In rendering our opinion, we have considered and relied upon the Code, the regulations promulgated thereunder (“Regulations”), and administrative rulings and other Treasury interpretations of the Code and the Regulations by the courts and the Internal Revenue Service (“IRS”), all as they exist at the date hereof. It should be noted that the Code, Regulations, judicial decisions, and administrative interpretations are subject to change or differing interpretations at any time and, in some circumstances, with retroactive effect. A material change that is made after the date hereof in any of the foregoing bases for our opinion could affect our conclusions set forth herein. There can be no assurance, moreover, that our opinion will be accepted by the IRS, or, if challenged, by a court.
Based on and subject to the foregoing, we are of the opinion that, commencing with GPMT’s taxable year that ended on December 31, 2019, GPMT has been organized and operated in conformity with the requirements for qualification and taxation as a real estate investment trust (a “REIT”) under the Code, and its actual method of operation through the date of this opinion has enabled, and its proposed method of operation will continue to enable, it to meet the requirements for qualification and taxation as a REIT for its taxable year ending December 31, 2024, and subsequent years. As noted in the Registration Statement, GPMT’s qualification and taxation as a REIT depend upon its ability to meet, through actual operating results, certain requirements relating to the sources of its income, the nature of its assets, its distribution levels and the diversity of its stock ownership, and various other qualification tests imposed under the Code, the results of which are not reviewed by us. Accordingly, no assurance can be given that the actual results of GPMT’s operations for any one taxable year will satisfy the requirements for taxation as a REIT under the Code.

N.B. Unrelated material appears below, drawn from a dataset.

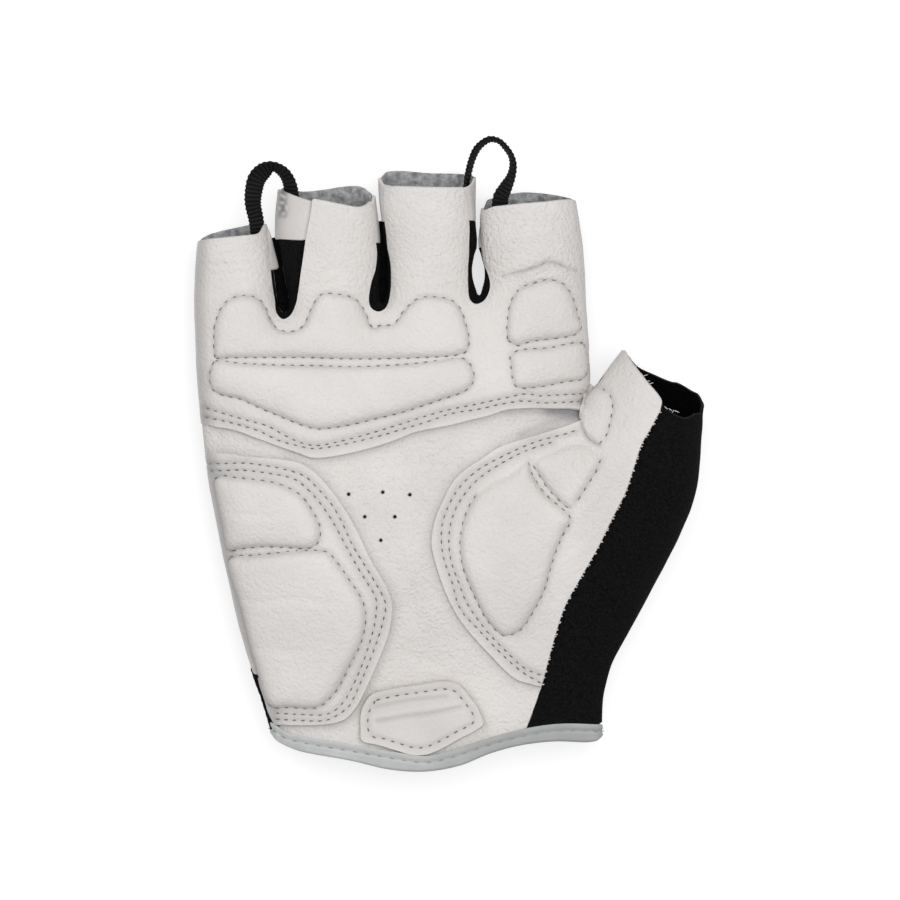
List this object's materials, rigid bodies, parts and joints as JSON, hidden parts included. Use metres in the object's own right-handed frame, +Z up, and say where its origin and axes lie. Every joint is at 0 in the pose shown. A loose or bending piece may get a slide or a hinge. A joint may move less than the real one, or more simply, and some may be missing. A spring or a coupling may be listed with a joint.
{
  "type": "fingerless cycling glove",
  "caption": "Right-hand fingerless cycling glove lying palm up: padded leather palm, open finger stalls, pull loops and a wrist closure tab.",
  "frame": {"origin": "bottom centre of the whole glove's bounding box, on the floor the glove's back rests on", "axes": "+Y towards the finger ends, +X towards the thumb, +Z up, out of the palm"},
  "size_m": [0.1272, 0.1587, 0.0265],
  "materials": {
    "white_leather": "soft matte grain",
    "white_trim": "soft matte grain",
    "black_fabric": "brushed stretch fabric",
    "grey_lining": "fleecy",
    "foam": "matte foam",
    "cuff_tape": "woven tape",
    "hook_and_loop": "hook and loop",
    "black_webbing": "woven webbing"
  },
  "bodies": {
    "glove": {"finger_palm_panel": "white_leather", "palm_centre_panel": "white_leather", "heel_panel": "white_leather", "thumb_palm_panel": "white_leather", "wrist_patch": "white_trim", "knuckle_pad_upper": "foam", "knuckle_pad_lower": "foam", "index_pad_upper": "foam", "index_pad_lower": "foam", "heel_pad_upper": "foam", "heel_pad_lower": "foam", "thenar_pad": "foam", "thumb_root_pad": "foam", "thumb_crotch_pad": "foam", "palm_lining": "grey_lining", "little_ring_fourchette": "black_fabric", "little_inner_band": "white_trim", "ring_outer_band": "white_trim", "ring_middle_fourchette": "black_fabric", "ring_inner_band": "white_trim", "middle_outer_band": "white_trim", "middle_index_fourchette": "black_fabric", "middle_inner_band": "white_trim", "index_outer_band": "white_trim", "thumb_side_panel": "black_fabric", "back_panel": "black_fabric", "cuff_binding": "cuff_tape", "closure_loop_patch": "hook_and_loop", "closure_tab_root": "black_fabric", "little_loop_tail": "black_webbing", "ring_loop_tail": "black_webbing", "middle_loop_tail": "black_webbing", "index_loop_tail": "black_webbing"},
    "closure_flap": {"closure_tab": "black_fabric", "closure_hook_patch": "hook_and_loop"},
    "left_loop": {"left_pull_loop": "black_webbing"},
    "right_loop": {"right_pull_loop": "black_webbing"}
  },
  "joints": [
    {"name": "closure_hinge", "type": "hinge", "parent": "glove", "child": "closure_flap", "pos_m": [0.0095, -0.0616, 0.0026], "axis": [0, 1, 0], "range_deg": [-150, 0]},
    {"name": "left_loop_hinge", "type": "hinge", "parent": "glove", "child": "left_loop", "pos_m": [-0.04406, 0.05931, 0.01182], "axis": [0.7025, 0.7116, 0.0146], "range_deg": [-15, 35], "stiffness_Nm_per_rad": 0.002},
    {"name": "right_loop_hinge", "type": "hinge", "parent": "glove", "child": "right_loop", "pos_m": [0.00819, 0.06506, 0.01232], "axis": [0.7995, -0.5914, 0.1051], "range_deg": [-15, 35], "stiffness_Nm_per_rad": 0.002}
  ]
}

Granite Point Mortgage Trust Inc.
August 9, 2024
Page 3
We express no opinion on any issue relating to GPMT or any investment therein or any other matter, other than as expressly stated herein. This opinion is furnished to you in connection with the filing of the Registration Statement. We consent to the filing of this opinion as an exhibit to the Registration Statement and to the reference to Skadden, Arps, Slate, Meagher & Flom LLP under the headings “U.S. Federal Income Tax Considerations” and “Legal Matters” in the Registration Statement. In giving this consent, we do not thereby admit that we are in the category of persons whose consent is required under Section 7 of the Securities Act of 1933, as amended, or the rules and regulations of the Securities and Exchange Commission. This opinion is expressed as of the date hereof, and we are under no obligation to supplement or revise our opinion to reflect any legal developments or factual matters arising subsequent to the date hereof, or the impact of any information, document, certificate, record, statement, representation, covenant, or assumption relied upon herein that becomes incorrect or untrue.